Objective
Retype word for word the lines lying between the line containing "Reconstruct the object" and the line containing "from build123d import *", together with those two lines themselves, and nothing besides.

Material provided
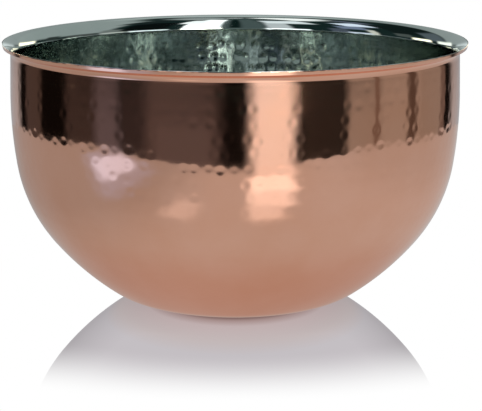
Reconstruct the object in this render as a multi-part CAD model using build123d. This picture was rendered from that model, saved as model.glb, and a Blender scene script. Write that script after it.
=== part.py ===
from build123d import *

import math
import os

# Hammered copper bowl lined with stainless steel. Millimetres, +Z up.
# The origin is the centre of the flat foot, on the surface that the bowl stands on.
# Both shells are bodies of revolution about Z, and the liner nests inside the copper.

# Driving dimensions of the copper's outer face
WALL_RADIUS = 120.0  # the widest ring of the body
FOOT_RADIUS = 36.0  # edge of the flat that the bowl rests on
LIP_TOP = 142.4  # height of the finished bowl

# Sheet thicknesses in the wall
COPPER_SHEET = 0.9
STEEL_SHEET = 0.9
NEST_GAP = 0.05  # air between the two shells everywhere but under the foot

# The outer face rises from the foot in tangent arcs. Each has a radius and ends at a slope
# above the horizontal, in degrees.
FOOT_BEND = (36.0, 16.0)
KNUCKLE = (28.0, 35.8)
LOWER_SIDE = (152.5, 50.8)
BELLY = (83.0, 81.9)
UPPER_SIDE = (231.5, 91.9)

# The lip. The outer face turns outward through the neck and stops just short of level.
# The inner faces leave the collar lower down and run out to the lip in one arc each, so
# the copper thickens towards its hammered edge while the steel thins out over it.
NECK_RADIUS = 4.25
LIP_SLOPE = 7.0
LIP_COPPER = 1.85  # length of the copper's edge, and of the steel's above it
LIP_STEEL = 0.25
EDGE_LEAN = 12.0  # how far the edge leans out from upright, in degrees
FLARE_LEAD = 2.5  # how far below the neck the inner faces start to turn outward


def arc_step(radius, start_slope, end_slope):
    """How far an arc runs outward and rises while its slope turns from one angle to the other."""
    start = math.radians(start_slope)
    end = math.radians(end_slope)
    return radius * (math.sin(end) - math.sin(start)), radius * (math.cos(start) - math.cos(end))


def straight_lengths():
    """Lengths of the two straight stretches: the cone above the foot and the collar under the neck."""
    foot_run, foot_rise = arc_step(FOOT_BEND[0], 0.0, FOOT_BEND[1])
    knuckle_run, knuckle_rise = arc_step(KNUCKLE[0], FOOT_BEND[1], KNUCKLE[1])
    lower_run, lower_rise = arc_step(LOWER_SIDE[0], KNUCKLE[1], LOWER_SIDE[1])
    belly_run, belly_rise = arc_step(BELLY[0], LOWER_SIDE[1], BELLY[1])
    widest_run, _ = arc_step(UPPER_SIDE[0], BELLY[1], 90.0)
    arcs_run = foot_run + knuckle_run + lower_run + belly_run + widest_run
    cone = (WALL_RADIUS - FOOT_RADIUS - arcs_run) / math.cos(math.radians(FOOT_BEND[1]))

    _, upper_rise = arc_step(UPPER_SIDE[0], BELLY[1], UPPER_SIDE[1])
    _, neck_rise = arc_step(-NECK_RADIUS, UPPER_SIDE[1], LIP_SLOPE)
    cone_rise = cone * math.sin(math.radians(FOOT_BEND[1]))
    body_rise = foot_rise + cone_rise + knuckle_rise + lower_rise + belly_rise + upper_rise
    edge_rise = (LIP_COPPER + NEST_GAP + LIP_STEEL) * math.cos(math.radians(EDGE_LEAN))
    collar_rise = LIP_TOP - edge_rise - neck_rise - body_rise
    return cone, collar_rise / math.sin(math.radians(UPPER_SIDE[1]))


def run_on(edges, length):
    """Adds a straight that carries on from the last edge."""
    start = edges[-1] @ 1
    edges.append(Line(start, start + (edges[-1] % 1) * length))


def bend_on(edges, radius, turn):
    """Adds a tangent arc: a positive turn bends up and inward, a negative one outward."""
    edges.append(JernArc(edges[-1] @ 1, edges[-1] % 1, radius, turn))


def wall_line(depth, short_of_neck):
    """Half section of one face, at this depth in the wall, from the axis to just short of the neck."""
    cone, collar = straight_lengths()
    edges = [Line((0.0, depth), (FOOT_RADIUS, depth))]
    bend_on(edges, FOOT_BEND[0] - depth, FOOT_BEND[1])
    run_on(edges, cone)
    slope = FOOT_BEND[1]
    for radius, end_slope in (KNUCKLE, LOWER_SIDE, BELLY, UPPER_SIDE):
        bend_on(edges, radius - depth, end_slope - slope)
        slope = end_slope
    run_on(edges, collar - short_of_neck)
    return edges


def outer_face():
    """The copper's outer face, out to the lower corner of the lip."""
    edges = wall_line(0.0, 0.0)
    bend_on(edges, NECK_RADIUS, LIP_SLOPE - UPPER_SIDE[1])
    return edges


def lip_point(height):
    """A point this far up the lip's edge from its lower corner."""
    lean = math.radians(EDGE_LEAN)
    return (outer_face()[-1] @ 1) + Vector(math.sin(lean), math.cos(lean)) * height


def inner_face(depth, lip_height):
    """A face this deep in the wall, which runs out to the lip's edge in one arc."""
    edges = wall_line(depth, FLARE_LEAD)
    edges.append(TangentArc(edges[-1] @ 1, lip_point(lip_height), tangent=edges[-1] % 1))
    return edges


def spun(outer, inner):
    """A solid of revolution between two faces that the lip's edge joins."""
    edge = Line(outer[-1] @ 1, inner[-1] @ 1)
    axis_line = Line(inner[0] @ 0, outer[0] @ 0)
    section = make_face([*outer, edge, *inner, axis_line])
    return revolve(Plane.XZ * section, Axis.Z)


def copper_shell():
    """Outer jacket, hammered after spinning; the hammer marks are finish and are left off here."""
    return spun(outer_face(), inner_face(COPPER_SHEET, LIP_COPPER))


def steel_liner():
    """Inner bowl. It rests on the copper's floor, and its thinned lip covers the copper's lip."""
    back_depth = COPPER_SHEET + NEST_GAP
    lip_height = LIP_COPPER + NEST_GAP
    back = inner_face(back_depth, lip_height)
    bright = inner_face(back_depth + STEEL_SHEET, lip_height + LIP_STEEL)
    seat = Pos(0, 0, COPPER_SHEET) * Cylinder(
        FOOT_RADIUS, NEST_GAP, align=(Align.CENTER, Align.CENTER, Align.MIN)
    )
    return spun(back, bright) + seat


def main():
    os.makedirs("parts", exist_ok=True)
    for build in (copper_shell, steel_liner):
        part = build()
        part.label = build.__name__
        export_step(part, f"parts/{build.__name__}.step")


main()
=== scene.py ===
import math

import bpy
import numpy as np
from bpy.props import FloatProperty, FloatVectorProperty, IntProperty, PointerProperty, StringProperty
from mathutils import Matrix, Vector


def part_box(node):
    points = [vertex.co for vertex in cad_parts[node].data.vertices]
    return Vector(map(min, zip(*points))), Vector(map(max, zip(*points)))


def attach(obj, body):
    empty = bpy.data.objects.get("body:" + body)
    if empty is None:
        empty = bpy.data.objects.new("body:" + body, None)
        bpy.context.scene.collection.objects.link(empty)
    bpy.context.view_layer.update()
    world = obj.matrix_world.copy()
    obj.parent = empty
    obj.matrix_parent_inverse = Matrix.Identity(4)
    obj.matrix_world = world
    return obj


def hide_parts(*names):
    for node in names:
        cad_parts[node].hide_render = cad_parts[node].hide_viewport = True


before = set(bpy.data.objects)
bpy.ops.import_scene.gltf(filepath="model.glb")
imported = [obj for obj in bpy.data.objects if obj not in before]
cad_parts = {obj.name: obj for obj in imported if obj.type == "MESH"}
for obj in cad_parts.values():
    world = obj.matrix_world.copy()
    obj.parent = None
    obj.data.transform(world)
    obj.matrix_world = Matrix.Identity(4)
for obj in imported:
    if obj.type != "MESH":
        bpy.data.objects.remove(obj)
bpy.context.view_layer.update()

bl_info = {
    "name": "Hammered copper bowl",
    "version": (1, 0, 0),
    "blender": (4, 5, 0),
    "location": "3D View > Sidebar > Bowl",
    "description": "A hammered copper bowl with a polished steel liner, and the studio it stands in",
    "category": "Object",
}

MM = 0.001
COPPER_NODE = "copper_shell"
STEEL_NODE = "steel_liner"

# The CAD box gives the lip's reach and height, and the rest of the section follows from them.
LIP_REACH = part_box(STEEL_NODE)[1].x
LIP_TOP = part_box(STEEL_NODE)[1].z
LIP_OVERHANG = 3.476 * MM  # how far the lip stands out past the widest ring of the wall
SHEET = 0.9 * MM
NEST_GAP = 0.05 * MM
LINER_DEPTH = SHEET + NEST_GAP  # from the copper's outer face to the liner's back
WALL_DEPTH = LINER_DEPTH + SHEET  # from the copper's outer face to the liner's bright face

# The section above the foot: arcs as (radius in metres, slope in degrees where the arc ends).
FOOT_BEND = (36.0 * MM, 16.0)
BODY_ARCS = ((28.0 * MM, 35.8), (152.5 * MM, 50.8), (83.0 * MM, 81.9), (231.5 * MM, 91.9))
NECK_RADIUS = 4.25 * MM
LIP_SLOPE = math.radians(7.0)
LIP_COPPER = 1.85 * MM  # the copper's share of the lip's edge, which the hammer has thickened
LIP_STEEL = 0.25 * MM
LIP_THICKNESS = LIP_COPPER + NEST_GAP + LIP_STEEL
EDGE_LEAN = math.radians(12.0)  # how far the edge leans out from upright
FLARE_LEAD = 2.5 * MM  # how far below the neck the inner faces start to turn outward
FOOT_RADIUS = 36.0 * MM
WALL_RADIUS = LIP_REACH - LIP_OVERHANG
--
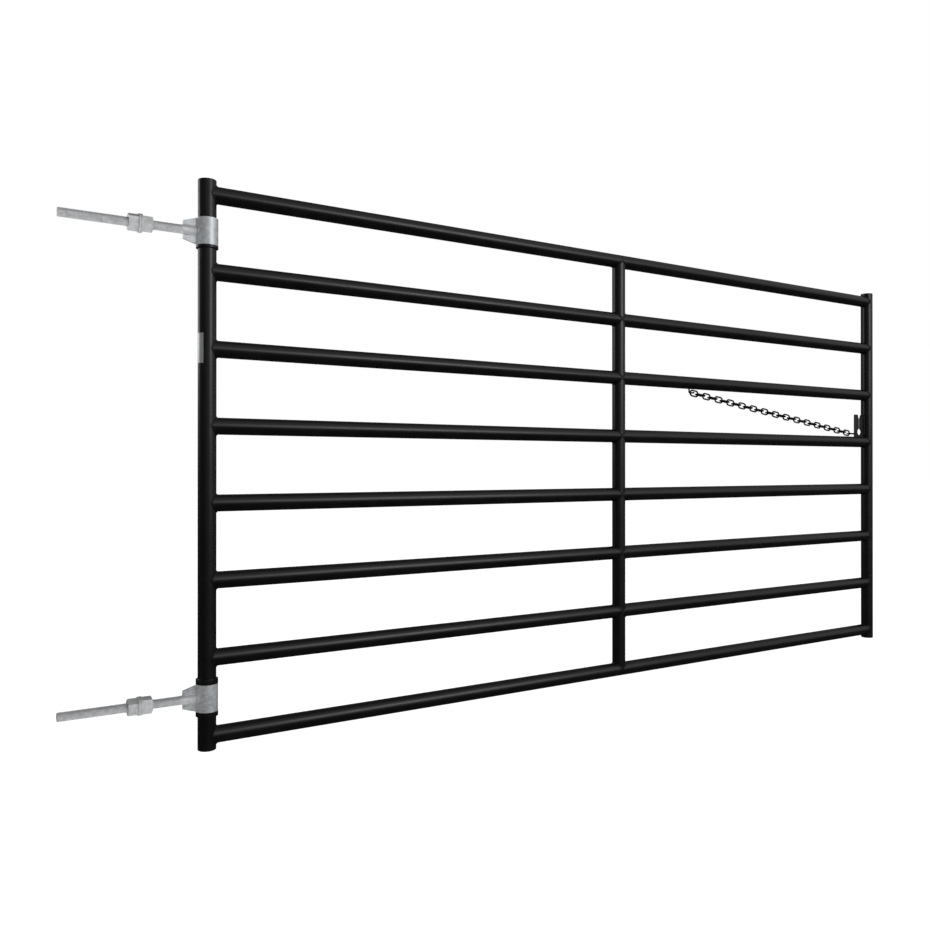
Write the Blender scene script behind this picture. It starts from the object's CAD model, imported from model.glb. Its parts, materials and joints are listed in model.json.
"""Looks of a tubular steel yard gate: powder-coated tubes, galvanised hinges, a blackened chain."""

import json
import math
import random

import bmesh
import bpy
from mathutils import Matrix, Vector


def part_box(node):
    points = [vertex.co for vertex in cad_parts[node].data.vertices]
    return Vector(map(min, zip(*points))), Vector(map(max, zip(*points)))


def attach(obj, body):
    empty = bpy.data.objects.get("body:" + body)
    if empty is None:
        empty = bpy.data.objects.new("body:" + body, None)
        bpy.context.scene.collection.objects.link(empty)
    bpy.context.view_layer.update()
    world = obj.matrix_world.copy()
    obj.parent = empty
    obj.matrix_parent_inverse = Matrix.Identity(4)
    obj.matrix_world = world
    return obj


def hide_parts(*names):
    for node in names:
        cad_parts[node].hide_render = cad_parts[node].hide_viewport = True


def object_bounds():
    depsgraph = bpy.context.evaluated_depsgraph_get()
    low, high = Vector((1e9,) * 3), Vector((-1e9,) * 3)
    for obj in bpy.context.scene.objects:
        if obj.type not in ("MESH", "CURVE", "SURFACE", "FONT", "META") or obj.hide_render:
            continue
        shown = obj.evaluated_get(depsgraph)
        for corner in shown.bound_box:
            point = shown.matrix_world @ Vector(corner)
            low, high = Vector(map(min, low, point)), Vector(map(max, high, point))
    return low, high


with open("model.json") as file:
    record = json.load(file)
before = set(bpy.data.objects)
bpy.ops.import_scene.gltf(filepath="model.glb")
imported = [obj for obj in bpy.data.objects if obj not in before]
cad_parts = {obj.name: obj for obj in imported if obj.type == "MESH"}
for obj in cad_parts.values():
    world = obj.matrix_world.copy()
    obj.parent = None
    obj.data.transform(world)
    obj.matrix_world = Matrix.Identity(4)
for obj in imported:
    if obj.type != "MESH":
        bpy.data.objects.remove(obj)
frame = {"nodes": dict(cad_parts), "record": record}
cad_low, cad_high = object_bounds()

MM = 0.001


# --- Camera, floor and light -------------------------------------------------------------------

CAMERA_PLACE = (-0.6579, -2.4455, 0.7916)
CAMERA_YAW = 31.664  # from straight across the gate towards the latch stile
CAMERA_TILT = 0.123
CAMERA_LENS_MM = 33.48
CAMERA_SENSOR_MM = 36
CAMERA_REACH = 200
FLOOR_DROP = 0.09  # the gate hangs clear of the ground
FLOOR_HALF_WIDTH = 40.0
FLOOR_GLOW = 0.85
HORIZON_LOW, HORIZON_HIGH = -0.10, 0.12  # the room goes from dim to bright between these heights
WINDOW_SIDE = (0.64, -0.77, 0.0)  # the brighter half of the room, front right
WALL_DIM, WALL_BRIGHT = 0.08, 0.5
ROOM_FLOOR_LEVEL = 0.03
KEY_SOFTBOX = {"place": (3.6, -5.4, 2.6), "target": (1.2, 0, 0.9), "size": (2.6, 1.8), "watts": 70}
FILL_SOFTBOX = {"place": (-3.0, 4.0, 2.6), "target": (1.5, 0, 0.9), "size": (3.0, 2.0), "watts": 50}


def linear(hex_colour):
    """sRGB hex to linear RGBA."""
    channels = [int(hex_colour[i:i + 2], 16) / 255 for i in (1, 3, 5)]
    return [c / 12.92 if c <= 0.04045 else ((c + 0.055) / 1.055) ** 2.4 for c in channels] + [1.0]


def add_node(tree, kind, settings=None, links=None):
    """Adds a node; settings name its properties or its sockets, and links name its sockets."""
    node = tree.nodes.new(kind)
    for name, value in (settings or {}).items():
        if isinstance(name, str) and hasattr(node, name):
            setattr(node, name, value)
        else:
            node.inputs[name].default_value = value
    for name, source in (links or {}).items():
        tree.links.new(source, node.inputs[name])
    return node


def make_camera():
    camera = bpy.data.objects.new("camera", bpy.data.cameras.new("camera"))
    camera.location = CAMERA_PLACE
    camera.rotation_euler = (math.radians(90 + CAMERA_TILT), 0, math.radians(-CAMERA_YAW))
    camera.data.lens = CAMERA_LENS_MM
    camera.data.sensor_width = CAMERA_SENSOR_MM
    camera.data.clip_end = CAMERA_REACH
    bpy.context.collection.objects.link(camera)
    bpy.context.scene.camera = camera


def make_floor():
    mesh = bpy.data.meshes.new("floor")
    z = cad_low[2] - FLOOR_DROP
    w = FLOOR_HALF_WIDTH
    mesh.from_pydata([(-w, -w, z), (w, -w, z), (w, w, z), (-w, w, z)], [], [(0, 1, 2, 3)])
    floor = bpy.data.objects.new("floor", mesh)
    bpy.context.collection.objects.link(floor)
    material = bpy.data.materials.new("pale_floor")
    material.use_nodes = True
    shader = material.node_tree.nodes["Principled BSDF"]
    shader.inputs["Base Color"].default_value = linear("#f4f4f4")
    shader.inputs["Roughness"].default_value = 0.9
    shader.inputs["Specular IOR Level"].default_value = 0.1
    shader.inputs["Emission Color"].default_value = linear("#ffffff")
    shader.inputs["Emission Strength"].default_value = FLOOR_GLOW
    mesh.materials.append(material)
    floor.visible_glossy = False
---
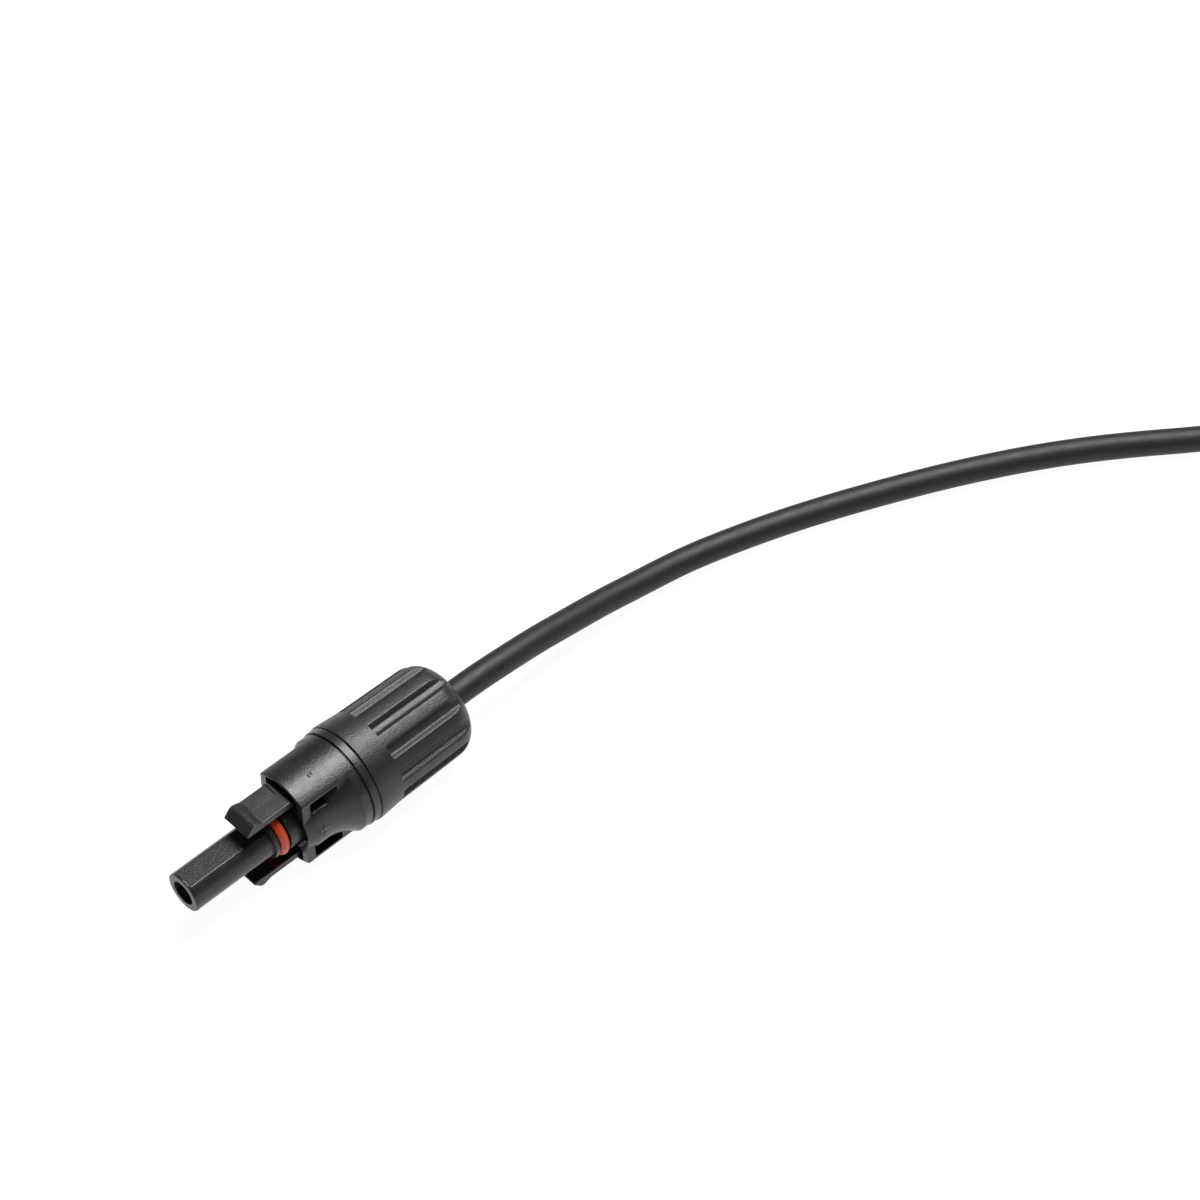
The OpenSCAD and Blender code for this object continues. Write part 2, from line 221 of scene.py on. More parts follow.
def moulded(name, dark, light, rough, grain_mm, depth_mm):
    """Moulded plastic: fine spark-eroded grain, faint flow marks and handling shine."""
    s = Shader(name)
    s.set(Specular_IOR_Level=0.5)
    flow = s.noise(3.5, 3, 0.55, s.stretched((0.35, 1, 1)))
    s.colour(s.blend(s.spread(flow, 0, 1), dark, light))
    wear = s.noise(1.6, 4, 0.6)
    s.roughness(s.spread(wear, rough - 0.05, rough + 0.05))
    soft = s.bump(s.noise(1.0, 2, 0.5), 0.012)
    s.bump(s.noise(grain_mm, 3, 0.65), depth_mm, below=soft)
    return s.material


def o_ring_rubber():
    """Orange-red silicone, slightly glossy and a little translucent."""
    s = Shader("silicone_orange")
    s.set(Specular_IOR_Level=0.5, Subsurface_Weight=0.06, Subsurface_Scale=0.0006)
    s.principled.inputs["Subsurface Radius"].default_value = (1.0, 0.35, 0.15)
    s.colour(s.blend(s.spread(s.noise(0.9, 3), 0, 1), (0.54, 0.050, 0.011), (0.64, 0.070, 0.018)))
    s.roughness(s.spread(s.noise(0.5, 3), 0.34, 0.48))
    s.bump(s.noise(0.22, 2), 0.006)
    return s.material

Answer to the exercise
Reconstruct the object in this render as a multi-part CAD model using build123d. This picture was rendered from that model, saved as model.glb, and a Blender scene script. Write that script after it.
=== part.py ===
from build123d import *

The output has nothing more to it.